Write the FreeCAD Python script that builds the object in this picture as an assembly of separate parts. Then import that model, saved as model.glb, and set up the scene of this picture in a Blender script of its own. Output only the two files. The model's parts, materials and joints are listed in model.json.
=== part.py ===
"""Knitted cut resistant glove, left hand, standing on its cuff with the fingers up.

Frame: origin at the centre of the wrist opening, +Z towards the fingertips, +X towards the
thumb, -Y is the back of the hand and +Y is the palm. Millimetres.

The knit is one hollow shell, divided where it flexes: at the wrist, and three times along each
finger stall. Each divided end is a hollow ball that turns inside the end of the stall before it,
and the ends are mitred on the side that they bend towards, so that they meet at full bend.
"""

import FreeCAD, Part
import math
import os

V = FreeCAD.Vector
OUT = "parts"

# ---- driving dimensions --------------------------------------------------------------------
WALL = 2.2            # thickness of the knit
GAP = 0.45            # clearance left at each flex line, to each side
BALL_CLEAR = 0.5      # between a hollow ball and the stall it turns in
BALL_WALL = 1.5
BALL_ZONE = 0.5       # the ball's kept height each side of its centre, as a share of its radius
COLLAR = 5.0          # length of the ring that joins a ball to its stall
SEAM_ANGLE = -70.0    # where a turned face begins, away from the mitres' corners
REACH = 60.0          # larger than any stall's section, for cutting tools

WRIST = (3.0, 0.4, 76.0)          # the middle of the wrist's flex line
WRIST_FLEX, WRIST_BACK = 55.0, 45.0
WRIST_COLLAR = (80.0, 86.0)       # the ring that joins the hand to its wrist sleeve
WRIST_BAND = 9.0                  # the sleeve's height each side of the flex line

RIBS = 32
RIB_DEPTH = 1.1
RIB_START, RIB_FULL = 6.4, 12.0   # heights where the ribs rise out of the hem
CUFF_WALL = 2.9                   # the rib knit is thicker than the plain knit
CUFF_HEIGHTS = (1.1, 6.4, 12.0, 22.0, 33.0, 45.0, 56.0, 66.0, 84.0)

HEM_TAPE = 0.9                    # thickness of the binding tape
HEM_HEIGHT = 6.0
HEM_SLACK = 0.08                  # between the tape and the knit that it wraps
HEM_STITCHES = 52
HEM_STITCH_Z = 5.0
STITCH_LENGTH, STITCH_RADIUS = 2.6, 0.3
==
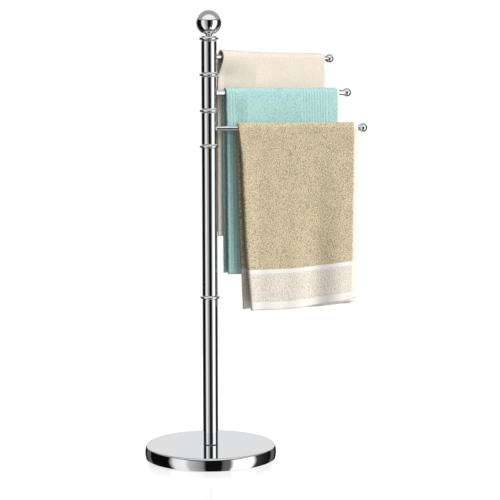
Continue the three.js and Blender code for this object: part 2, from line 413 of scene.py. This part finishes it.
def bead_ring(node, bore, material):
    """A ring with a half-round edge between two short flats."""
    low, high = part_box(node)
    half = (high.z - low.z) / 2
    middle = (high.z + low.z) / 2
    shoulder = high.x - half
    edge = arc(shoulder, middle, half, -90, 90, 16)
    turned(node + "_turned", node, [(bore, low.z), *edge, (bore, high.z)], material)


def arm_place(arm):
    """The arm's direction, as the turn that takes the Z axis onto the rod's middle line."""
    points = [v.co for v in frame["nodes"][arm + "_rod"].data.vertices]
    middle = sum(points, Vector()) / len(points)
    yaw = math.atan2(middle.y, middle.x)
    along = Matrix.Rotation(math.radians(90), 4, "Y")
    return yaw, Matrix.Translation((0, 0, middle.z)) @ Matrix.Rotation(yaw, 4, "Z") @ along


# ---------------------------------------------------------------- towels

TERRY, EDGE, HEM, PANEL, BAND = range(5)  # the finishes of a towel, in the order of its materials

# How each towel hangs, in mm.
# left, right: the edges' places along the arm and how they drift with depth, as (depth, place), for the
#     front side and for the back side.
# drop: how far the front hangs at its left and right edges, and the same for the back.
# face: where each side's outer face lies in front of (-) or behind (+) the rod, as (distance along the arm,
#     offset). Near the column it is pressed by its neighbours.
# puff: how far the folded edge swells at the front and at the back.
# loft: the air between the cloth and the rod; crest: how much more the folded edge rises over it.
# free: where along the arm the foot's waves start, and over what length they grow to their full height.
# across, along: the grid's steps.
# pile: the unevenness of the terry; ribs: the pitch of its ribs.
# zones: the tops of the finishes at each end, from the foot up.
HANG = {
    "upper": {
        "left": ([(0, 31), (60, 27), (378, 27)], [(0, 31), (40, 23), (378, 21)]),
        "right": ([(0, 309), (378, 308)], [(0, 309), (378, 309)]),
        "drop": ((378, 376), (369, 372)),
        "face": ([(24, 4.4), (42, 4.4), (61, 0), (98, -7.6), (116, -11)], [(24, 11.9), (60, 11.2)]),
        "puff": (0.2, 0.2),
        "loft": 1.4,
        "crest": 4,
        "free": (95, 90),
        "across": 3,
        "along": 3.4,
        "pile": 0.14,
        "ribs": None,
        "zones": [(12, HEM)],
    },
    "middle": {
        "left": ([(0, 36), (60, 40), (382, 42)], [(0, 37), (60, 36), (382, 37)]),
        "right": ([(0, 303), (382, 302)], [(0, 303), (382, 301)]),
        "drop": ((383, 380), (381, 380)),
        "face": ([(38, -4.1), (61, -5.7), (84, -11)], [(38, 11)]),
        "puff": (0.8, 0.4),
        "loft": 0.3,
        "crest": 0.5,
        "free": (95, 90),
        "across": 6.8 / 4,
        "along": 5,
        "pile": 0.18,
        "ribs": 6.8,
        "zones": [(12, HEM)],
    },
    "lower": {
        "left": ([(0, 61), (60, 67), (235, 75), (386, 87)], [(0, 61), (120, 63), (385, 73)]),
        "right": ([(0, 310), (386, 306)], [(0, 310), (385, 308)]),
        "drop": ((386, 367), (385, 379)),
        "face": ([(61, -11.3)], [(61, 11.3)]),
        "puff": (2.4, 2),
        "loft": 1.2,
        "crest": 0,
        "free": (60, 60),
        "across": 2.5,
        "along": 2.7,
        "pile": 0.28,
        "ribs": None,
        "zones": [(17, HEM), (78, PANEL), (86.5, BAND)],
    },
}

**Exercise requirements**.
From the line that contains "Continue the three.js" through the line that contains "(bore, high.z)], material)", reproduce every line exactly, both end lines included.

**Answer to the exercise**.
Continue the three.js and Blender code for this object: part 2, from line 413 of scene.py. This part finishes it.
def bead_ring(node, bore, material):
    """A ring with a half-round edge between two short flats."""
    low, high = part_box(node)
    half = (high.z - low.z) / 2
    middle = (high.z + low.z) / 2
    shoulder = high.x - half
    edge = arc(shoulder, middle, half, -90, 90, 16)
    turned(node + "_turned", node, [(bore, low.z), *edge, (bore, high.z)], material)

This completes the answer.